A hotel that introduces a “sustainability fee,” for example, might face significant backlash from guests if there’s no explanation behind it, she said. At some point, “it kind of feels like nickel-and-diming,” she added.

But if a hotel has done its research and implemented a fee that makes sense for the property and the guests, it has to stand firm and be consistent in charging that fee, panelists said.

“You have to hold to resort fees as much as you can, with the exception of perhaps a customer service issue,” Mengacci said.

“Once guests start getting into ‘I didn’t use this’ or ‘I used this for 30 seconds,’ that can open a can of worms. You start to lose the integrity of the fee. Word will spread quickly among guests that it’s easy to waive the fee quickly with a wave of the hand.”

Groups and meetings
Where some flexibility may come into play is in negotiating with meeting planners for group business, panelists said.

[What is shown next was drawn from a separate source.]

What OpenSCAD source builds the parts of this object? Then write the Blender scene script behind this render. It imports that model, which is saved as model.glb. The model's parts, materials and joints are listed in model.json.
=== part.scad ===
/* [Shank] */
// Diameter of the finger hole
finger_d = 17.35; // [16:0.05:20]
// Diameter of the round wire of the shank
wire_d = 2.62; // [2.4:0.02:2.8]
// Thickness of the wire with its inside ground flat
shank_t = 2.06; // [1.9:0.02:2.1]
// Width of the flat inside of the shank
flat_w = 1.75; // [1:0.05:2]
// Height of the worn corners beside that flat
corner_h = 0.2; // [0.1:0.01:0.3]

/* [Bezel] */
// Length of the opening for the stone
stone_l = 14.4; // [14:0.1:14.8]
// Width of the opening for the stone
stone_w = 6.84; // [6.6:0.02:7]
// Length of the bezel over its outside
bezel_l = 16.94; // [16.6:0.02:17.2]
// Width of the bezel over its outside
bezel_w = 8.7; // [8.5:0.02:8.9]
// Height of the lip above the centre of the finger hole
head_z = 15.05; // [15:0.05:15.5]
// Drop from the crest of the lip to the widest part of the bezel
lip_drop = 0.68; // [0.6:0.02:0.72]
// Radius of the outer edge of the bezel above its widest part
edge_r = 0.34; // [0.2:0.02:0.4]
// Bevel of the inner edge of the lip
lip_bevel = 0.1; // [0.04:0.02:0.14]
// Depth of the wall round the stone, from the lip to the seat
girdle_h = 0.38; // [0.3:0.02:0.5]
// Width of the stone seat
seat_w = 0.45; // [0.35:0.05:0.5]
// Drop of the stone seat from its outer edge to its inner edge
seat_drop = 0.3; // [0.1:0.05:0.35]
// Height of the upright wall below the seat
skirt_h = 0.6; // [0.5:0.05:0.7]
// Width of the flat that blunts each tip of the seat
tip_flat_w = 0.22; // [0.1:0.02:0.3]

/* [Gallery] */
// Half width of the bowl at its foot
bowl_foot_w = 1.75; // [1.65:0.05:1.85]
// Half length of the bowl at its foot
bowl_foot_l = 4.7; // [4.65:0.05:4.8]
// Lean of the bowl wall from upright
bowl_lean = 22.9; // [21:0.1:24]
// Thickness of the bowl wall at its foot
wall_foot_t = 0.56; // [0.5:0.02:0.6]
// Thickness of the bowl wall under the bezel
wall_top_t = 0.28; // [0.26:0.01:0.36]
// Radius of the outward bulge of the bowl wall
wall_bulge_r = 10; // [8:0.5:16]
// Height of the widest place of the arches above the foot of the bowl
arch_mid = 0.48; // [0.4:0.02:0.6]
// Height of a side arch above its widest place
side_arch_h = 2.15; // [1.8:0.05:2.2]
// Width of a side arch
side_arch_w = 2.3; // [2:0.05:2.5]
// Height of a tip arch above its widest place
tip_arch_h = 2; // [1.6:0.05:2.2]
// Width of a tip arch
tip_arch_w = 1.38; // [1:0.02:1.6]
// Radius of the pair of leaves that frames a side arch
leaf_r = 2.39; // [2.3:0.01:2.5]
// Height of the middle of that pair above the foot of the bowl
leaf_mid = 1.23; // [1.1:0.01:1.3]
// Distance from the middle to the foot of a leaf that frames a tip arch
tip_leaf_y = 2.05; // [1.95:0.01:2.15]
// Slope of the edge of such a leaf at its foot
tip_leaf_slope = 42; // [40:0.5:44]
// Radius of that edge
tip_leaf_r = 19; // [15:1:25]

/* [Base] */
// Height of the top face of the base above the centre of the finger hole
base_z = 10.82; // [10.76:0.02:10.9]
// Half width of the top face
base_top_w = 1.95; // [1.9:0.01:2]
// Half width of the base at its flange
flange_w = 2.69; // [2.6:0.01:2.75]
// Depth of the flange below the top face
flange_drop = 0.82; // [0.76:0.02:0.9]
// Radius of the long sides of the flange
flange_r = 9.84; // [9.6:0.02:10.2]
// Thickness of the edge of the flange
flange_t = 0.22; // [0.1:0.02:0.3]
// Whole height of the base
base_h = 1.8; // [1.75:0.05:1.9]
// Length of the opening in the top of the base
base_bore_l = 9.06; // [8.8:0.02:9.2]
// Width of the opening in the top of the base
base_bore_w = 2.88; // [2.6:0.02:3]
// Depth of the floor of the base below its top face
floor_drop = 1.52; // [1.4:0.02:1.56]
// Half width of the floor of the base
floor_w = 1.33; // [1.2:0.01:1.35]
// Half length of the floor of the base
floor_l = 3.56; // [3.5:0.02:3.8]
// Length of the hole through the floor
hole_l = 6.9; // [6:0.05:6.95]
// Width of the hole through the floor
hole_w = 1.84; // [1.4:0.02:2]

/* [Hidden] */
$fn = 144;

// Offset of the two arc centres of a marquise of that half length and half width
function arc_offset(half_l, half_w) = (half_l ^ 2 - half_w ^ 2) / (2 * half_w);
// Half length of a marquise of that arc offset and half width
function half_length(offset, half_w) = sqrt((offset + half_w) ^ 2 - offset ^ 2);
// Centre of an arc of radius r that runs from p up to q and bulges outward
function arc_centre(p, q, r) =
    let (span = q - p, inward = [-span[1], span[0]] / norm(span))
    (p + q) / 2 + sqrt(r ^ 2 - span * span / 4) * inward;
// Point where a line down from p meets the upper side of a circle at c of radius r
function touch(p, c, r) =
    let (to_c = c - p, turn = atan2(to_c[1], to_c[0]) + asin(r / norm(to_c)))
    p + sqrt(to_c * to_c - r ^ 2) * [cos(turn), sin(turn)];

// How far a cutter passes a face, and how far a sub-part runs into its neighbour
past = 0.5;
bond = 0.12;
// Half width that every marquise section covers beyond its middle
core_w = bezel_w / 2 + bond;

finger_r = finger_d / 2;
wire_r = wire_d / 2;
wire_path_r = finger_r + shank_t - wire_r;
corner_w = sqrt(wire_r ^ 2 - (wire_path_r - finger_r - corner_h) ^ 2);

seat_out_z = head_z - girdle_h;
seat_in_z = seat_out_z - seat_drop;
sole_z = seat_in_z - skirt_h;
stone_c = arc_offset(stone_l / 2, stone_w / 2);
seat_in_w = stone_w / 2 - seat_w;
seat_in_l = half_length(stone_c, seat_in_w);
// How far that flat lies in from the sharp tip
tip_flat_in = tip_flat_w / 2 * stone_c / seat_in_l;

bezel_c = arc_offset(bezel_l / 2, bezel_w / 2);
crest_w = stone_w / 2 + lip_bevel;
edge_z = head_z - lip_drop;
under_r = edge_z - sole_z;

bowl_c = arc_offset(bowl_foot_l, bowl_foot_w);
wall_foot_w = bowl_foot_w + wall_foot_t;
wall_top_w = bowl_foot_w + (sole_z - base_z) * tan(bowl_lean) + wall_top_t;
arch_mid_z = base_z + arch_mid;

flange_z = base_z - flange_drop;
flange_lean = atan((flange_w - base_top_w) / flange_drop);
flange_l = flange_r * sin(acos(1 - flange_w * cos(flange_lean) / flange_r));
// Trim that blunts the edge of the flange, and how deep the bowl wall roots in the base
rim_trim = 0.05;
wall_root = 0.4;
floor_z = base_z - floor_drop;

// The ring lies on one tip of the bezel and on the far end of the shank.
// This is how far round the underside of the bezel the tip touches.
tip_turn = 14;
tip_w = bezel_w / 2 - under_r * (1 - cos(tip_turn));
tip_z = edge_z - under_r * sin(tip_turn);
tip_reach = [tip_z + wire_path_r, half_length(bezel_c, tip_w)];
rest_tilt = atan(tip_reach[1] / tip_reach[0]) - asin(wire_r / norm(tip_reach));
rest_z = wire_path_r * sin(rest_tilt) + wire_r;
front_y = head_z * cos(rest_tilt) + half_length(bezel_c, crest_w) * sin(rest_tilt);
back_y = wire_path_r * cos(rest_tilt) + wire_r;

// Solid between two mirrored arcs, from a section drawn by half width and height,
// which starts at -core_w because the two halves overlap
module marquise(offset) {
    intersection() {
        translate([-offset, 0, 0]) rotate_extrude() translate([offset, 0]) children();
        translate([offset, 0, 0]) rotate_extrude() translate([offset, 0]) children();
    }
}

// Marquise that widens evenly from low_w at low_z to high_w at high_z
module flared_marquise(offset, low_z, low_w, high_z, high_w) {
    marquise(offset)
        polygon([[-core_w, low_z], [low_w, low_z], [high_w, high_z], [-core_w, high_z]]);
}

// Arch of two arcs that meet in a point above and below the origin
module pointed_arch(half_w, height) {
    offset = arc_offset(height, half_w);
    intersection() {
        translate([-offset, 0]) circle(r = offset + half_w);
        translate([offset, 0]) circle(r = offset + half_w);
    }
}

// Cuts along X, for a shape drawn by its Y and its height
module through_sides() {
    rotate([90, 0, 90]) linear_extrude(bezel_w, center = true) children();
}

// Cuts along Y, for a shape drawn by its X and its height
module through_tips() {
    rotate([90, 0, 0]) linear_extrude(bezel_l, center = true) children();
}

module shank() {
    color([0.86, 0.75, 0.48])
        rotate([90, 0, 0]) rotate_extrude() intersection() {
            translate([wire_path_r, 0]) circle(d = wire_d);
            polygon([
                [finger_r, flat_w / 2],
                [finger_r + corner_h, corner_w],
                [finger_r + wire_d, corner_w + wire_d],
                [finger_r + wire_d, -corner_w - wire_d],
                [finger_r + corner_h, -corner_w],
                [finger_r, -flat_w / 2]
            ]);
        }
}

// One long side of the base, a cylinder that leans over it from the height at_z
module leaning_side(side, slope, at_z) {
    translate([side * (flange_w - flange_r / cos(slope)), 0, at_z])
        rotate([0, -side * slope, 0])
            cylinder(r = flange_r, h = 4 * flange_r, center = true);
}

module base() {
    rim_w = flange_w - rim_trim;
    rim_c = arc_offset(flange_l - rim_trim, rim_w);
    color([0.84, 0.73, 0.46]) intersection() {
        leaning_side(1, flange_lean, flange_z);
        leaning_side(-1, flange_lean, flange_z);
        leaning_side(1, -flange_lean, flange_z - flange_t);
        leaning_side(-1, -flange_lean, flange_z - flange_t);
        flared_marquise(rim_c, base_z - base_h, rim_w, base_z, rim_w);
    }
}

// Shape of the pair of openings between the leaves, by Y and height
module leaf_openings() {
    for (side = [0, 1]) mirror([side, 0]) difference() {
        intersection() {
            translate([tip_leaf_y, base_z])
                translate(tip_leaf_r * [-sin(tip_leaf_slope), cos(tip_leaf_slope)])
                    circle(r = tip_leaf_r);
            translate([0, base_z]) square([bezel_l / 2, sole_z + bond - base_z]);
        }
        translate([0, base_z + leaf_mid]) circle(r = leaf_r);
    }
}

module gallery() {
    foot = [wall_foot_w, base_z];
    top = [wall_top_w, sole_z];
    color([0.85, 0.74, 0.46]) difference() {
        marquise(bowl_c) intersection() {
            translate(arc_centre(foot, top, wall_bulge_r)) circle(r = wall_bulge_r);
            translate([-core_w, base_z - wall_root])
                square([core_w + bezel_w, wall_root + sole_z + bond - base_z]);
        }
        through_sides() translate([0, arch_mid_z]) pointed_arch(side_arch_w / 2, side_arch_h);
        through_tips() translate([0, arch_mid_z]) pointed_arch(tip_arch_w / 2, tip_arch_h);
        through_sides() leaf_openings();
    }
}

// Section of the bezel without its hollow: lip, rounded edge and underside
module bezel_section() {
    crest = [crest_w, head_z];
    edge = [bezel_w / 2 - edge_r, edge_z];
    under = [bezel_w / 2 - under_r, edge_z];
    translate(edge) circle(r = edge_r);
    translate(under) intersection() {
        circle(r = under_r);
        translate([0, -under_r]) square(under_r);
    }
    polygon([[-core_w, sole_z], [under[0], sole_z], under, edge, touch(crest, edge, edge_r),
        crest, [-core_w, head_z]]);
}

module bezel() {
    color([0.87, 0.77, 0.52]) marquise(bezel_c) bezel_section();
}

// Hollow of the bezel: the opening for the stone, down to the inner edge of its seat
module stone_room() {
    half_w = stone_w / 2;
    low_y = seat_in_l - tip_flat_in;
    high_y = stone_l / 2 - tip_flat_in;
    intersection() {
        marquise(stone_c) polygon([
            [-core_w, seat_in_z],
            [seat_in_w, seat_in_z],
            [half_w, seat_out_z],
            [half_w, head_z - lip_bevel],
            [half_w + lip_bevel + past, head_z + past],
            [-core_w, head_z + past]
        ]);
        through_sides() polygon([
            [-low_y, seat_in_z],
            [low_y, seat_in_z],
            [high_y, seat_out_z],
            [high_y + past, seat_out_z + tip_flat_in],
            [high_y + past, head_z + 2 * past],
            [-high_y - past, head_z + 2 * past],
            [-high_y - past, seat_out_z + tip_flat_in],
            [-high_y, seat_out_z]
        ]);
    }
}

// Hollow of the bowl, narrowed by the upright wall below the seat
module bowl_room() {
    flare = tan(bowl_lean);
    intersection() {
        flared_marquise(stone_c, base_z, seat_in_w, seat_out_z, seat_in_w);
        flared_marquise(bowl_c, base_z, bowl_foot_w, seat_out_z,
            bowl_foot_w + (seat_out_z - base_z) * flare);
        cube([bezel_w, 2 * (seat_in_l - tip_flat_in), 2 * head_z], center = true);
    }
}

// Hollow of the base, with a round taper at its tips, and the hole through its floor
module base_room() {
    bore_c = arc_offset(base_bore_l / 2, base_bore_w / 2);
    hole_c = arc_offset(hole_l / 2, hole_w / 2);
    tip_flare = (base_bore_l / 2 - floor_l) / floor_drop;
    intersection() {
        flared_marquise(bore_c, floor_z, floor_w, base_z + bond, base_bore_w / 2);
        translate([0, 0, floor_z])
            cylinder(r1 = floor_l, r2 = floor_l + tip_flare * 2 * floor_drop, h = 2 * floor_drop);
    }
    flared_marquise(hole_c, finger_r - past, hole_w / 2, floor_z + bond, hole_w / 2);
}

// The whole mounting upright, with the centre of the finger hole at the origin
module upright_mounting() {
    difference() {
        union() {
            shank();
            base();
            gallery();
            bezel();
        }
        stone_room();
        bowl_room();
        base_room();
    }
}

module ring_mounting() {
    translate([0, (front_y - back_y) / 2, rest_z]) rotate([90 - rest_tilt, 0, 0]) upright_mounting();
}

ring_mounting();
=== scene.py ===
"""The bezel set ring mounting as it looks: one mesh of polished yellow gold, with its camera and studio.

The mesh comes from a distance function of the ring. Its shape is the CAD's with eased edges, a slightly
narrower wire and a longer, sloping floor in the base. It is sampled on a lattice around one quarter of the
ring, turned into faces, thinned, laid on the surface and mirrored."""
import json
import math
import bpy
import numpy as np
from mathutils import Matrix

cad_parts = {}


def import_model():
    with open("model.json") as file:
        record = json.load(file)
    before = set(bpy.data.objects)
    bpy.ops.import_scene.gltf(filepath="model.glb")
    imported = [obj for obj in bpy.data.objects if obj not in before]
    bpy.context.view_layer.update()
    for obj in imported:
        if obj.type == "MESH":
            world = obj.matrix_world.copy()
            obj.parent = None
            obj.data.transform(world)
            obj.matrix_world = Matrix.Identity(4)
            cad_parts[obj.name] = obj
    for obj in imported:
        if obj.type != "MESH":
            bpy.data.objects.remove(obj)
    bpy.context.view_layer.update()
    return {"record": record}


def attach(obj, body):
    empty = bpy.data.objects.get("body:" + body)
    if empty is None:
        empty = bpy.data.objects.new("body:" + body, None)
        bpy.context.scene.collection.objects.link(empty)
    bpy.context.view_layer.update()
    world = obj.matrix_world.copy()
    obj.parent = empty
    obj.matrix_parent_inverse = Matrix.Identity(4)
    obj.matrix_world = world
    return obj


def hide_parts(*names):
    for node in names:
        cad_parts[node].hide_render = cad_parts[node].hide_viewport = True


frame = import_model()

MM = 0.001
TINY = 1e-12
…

“On the group side, most sophisticated meeting planners understand a cancellation fee is part of business,” Mengacci said.

But if a planner is getting pushback from a specific company not wanting to pay a fee, hoteliers can find ways to be flexible for the purpose of maintaining a good relationship.

“How do we get creative?” he said. “Maybe we waive a portion, or apply it to a future booking? … If you can help a meeting planner along the way, maybe you earn a little toward that loyalty.”

Gulrajani added that another issue is collecting on those fees.

“I don’t think it’s necessarily about being firm; it’s about having the right processes in place at your hotel,” she said. “Hotels that are lazy don’t charge for no-shows or cancellations. One, they don’t want to have that conversation with the guest, or it’s difficult to collect.”

The key to surmounting all of those obstacles and challenges is “managing guest expectations” from the beginning of the booking process, Mengacci said.